Charlotte Delbo  aurait eu 100 ans le 10 aout 2013. Figure majeure de la résistance et de la littérature française, elle reste pourtant une femme trop peu connue.

Le tatouage reste sur son bras. (Photo: Eric Schwab)

Survivant d’Auschwitz, Charlotte Delbo porte le numéro 31661 tatoué sur le bras.                        (Photo: Eric Schwab)

Enfant d’immigrés italiens, étudiante en philosophie et membre des Jeunesses communistes puis de l’Union des jeunes filles de France, elle rencontre en 1937 Louis Jouvet dans le cadre d’une interview pour un journal étudiant. Elle ne le quittera plus et deviendra alors son assistante. En 1941, elle rejoint la résistance clandestine et intègre le groupe « Politzer ». Arrêtée en 1942 avec son mari (qui, lui, est fusillé) par les Brigades spéciales, elle est dirigée vers le camp d’Auschwitz par le fameux convoi du 24 janvier 1943, le seul convoi de déportées politiques françaises envoyées à Auschwitz. Beaucoup d’entre elles sont des communistes.

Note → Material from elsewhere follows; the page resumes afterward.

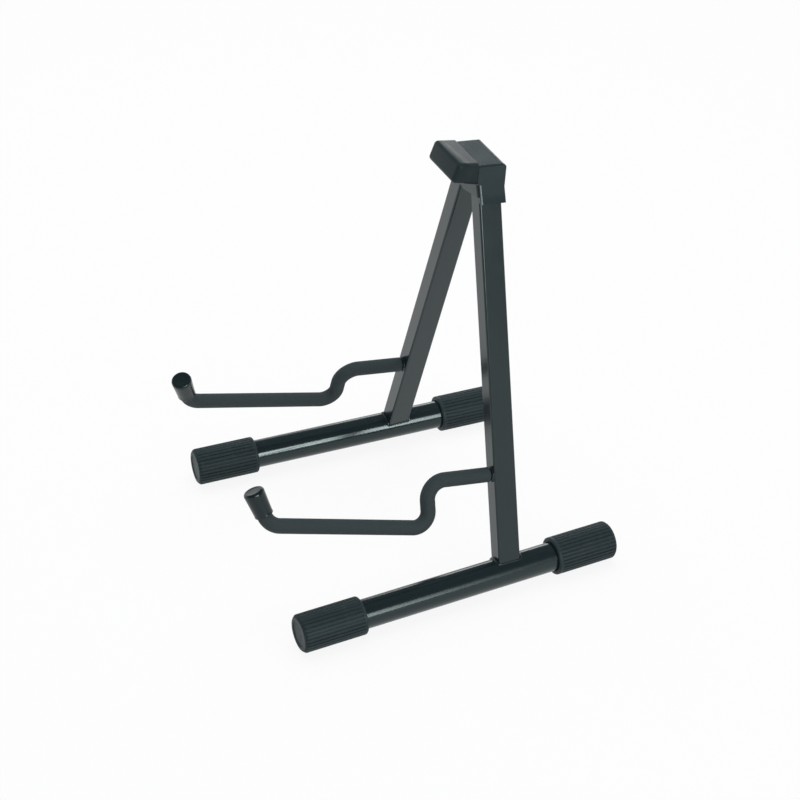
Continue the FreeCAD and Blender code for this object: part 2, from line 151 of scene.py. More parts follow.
# %% [markdown]
# ## Patterns that every finish uses
#
# The surfaces differ in scale and strength more than in kind.  Speckle is
# noise at a given grain size in millimetres, and spots are the highest parts
# of it.  Colours are mixed by a mask with a Mix node, because a Math node would
# turn them grey.

# %% Speckle, mixed colours and a finished surface
def surface_points(start):
    """Object coordinates: the nodes and pieces all have their origin at the stand's."""
    return start.node("ShaderNodeTexCoord", output="Object")


def speckle(start, grain, detail=2.0, points=None):
    """Noise from 0 to 1 whose lumps are about one grain across, in millimetres."""
    points = points or surface_points(start)
    values = {"Vector": points, "Scale": 1 / (grain * mm), "Detail": detail}
    return start.node("ShaderNodeTexNoise", None, values)


def stretched_speckle(start, grain, stretch):
    """The same noise, drawn out along the stand's height, as a rolled face is."""
    squeezed = start.node(
        "ShaderNodeVectorMath",
        {"operation": "MULTIPLY"},
        {0: surface_points(start), 1: (1, 1, 1 / stretch)},
    )
    return speckle(start, grain, points=squeezed)


def spots(start, noise, low, high):
    """0 below the low level of a noise, 1 above the high one, and a ramp between."""
    stops = [(0.0, 0.0), (low, 0.0), (high, 1.0)]
    return start.node("ShaderNodeValToRGB", {"stops": stops}, {0: noise})


def mixed(start, mask, colour, other_colour):
    return start.node(
        "ShaderNodeMix",
        {"data_type": "RGBA"},
        {0: mask, 6: (*colour, 1), 7: (*other_colour, 1)},
        output=2,
    )


def relief(start, height, depth):
    """A bump whose full height is a depth in millimetres."""
    values = {"Height": height, "Distance": depth * mm, "Strength": 1.0}
    return start.node("ShaderNodeBump", None, values, "Normal")


def new_finish(name):
    """An empty material, and the wire from which its pattern is drawn."""
    material = bpy.data.materials.new(name)
    material.use_nodes = True
    material.node_tree.nodes.clear()
    return material, Wire(material.node_tree)


def end_with(start, shader, kind="ShaderNodeOutputMaterial"):
    """Joins a shader to the output of its material, or of the world."""
    output = start.tree.nodes.new(kind)
    start.tree.links.new(shader.socket, output.inputs["Surface"])


def coat_with(start, values):
    """Puts the surface shader at the end of a finish."""
    end_with(start, start.node("ShaderNodeBsdfPrincipled", None, values))


finishes = {}


def keep_finish(name, material):
    """Files a finish under the name that the pieces ask for."""
    finishes[name] = material
    print("finish", name, "has", len(material.node_tree.nodes), "nodes")


# %% [markdown]
# ## Powder coat
#
# The steel is sprayed with dry powder that melts into a skin.  The skin flows
# out into a faint orange peel a millimetre or two wide, and it is glossy enough
# for the round bars to carry a clear line of light.  A flat black could not
# show either, so the peel goes into the bump and a slow drift into the gloss.
# The gloss is a little cool, as a carbon-black powder's is, and here and there
# a grain of dust sits on it.

# %% Powder-coated steel
cool_gloss = (0.84, 1.0, 1.0, 1)


def powder_coat():
    material, start = new_finish("powder_coated_steel")
    peel = speckle(start, 1.6, 1.0)
    drift = speckle(start, 22.0)
    drawn = stretched_speckle(start, 2.4, 14.0)
    dust = spots(start, speckle(start, 0.9), 0.66, 0.8) * 0.18
    coat_with(start, {
        "Base Color": mixed(start, dust, (0.0085, 0.0145, 0.0162), (0.06, 0.07, 0.074)),
        "Roughness": 0.13 + drift * 0.03 + drawn * 0.05,
        "Specular IOR Level": 0.46,
        "Specular Tint": cool_gloss,
        "Normal": relief(start, peel * 0.7 + drawn * 0.3, 0.018),
    })
    return material


keep_finish("powder_coated_steel", powder_coat())


# %% [markdown]
# ## Moulded plastic
#
# The head's mould was spark-eroded, which leaves an even, fine grain.  The
# grain breaks up the gloss a little, and its gloss is weaker than the coated
# steel's, so the head looks softer than the legs.  A slow change in roughness
# stands for the way the melt met the mould.

# %% Moulded plastic
def moulded_plastic():
    material, start = new_finish("moulded_plastic")
    grain = speckle(start, 0.55, 3.0)
    flow = speckle(start, 16.0)
    coat_with(start, {
        "Base Color": mixed(start, flow, (0.0155, 0.0247, 0.027), (0.021, 0.0312, 0.0335)),
        "Roughness": 0.15 + flow * 0.06 + grain * 0.04,
        "Specular IOR Level": 0.3,
        "Specular Tint": cool_gloss,
        "Normal": relief(start, grain, 0.018),
    })
    return material


keep_finish("moulded_plastic", moulded_plastic())

# %% [markdown]
# ## Bumper rubber
#
# The boot that the guitar's back rests on is a dense, soft rubber with hardly
# any gloss, so its faces are told apart by the light that falls on them.  Its
# skin blooms: wax comes to the surface in paler clouds.  A second speckle, much
# wider than the grain, makes the colour and the roughness drift together.

# %% Bumper rubber
def bumper_rubber():
    material, start = new_finish("bumper_rubber")
    grain = speckle(start, 0.7, 3.0)
    bloom = speckle(start, 11.0)
    coat_with(start, {
        "Base Color": mixed(start, bloom, (0.014, 0.0215, 0.0238), (0.02, 0.0292, 0.0315)),
        "Roughness": 0.34 + bloom * 0.1,
        "Specular IOR Level": 0.1,
        "Specular Tint": cool_gloss,
        "Normal": relief(start, grain, 0.03),
    })
    return material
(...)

Survivante d’Auschwitz, elle porte pour le reste de ses jours le numéro 31661 tatoué sur le bras, comme un rappel incessant de son voyage en enfer. Louis Jouvet ne l’a jamais quittée non plus. Dès 1945, elle le retrouve et reprend son travail auprès de lui, comme après un long voyage. Si Charlotte Delbo a survécu, elle dit le devoir aux poèmes et aux pièces de théâtre qu’elle tente inexorablement de se remémorer, comme pour se donner une tâche à accomplir. C’est un incroyable travail de mémoire qu’elle accomplit. Elle arrive à se remémorer près d’une cinquantaine de poèmes et quelques pièces de théâtre dont Le Misanthrope et Ondine.

Des écrits marqués par l’expérience d’Auschwitz

Mais elle commence également sa propre œuvre, sans cesse traversée par le fantôme d’Auschwitz, et de ceux qui n’en sont pas revenus.

Quelque temps après son retour en France, elle se met à la rédaction d’Aucun de nous ne reviendra, reprise d’un vers de Guillaume Apollinaire. Elle avait nourri l’idée que si elle survivait des camps, il faudrait à tout prix qu’elle dédie sa plume à celles qui y étaient restées, ce qu’elle fait avec ce livre. Pourtant, elle ne le proposera aux maisons d’édition que vingt ans plus tard.

Une de ses œuvre les plus remarquables est sans doute celle intitulée Spectres mes compagnons, publiée en 1975. Sous la forme d’une lettre inachevée destinée à Louis Jouvet, elle y fait revivre les personnages de théâtre tout au long de son « voyage » vers le camp d’Auschwitz. Elle y rencontre notamment le personnage d’Alceste, en route vers le désert, ce désert où, dit il « l’homme détruit l’humanité ». Elle se demande où est passé Rodrigue, lui qui combat pour l’honneur, elle se questionne : les fées de Shakespeare l’auraient-elles abandonné à son sort ?

C’est une femme d’exception, dont les malheurs n’ont jamais altéré l’engagement politique, dont les souffrances n’auront pas suffi à briser la plume qui est célébrée cette année. L’occasion pour tous de la découvrir ou de la redécouvrir. L’occasion, surtout, de lui rendre l’hommage qu’elle mérite.